In 2013, he and Yoshua Bengio co-founded the International Conference on Learning Representations, which adopted a post-publication open review process he previously advocated on his website. He was the chair and organiser of the "Learning Workshop" held every year between 1986 and 2012 in Snowbird, Utah. He is a member of the Science Advisory Board of the Institute for Pure and Applied Mathematics at UCLA. He is the co-director of the Learning in Machines and Brain research program (formerly Neural Computation & Adaptive Perception) of CIFAR.

In 2016, he was the visiting professor of computer science on the Chaire Annuelle Informatique et Sciences Numériques at Collège de France in Paris, where he presented the leçon inaugurale (inaugural lecture). In 2023, he was named as the inaugural Jacob T. Schwartz Chaired Professor in Computer Science at NYU's Courant Institute. LeCun is also a scientific advisor to French research group Kyutai which is being funded by Xavier Niel, Rodolphe Saadé, Eric Schmidt, and others.

===Meta Platforms===
LeCun joined Facebook (now Meta Platforms) in 2013 as chief AI scientist and led the company's AI research laboratory, FAIR.

===AMI Labs===
On 19 November 2025, LeCun confirmed that he would be leaving Meta after ten years to found his own company focused on world-model architectures and human-like artificial intelligence he calls superintelligence.
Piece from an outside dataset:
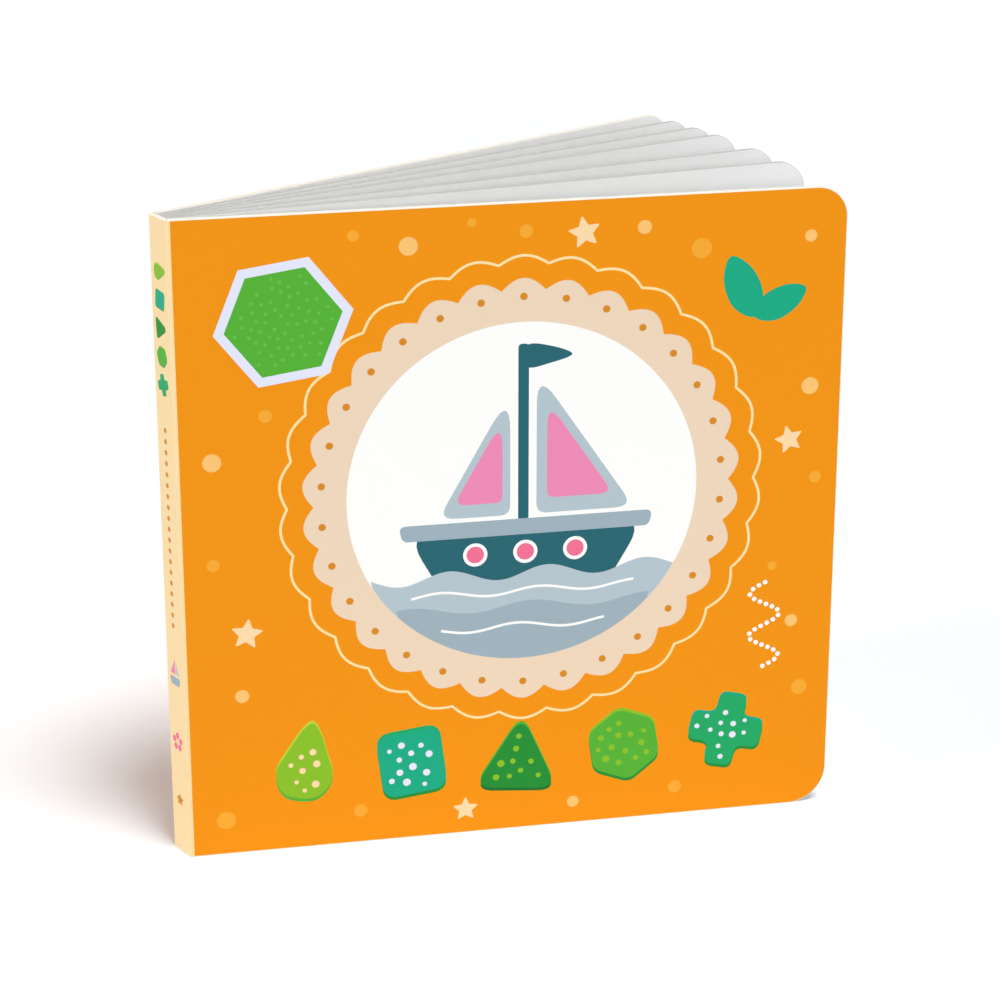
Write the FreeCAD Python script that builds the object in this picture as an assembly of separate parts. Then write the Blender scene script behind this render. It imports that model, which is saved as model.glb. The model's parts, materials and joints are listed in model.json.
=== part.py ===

The company he founded, Advanced Machine Intelligence Labs (or AMI Labs), is run by CEO Alex LeBrun, with LeCun serving as Executive Chair. This venture is focused on building AI "world models": systems that learn to understand the physical world's structure and dynamics rather than just predict text like large language models.

In March 2026, AMI announced it had raised $1.03 billion in funding at a $3.5 billion pre-money valuation. The funding round was co-led by investors including Cathay Innovation, Greycroft, Hiro Capital, HV Capital and Bezos Expeditions.

In January 2026, LeCun became founding chair of the Technical Research Board of Logical Intelligence, an AI company developing energy-based (EBM) reasoning systems.

==Honours and awards==
LeCun is a member of the US National Academy of Sciences, National Academy of Engineering and the French Académie des Sciences.

He has received honorary doctorates from Instituto Politécnico Nacional (IPN) in Mexico City in 2016, from EPFL in 2018, from Université Côte d'Azur in 2021, from Università di Siena in 2023, and from Hong Kong University of Science and Technology in 2023.

In 2014, he received the IEEE Neural Network Pioneer Award and in 2015, the PAMI Distinguished Researcher Award.

In 2018, LeCun was awarded the IRI Medal, established by the Industrial Research Institute (IRI), and the Harold Pender Award, given by the University of Pennsylvania.

In 2019, he received the Golden Plate Award of the American Academy of Achievement.

In March 2019, LeCun won the 2018 Turing Award, sharing it with Yoshua Bengio and Geoffrey Hinton.

In 2022, he received the Princess of Asturias Award in the category "Scientific Research", along with Yoshua Bengio, Geoffrey Hinton and Demis Hassabis.

In 2023, the President of France made him a Chevalier (Knight) of the French Legion of Honour.

During the World Economic Forum (WEF) 2024 in Davos, he received the Global Swiss AI Award 2023. The same year, he received the grand prize of the VinFuture Prize alongside Yoshua Bengio, Jensen Huang, Geoffrey Hinton, and Fei-Fei Li for their groundbreaking contributions to neural networks and deep learning algorithms.

In 2025, he was awarded the Queen Elizabeth Prize for Engineering jointly with Yoshua Bengio, Bill Dally, Geoffrey E. Hinton, John Hopfield, Jensen Huang and Fei-Fei Li.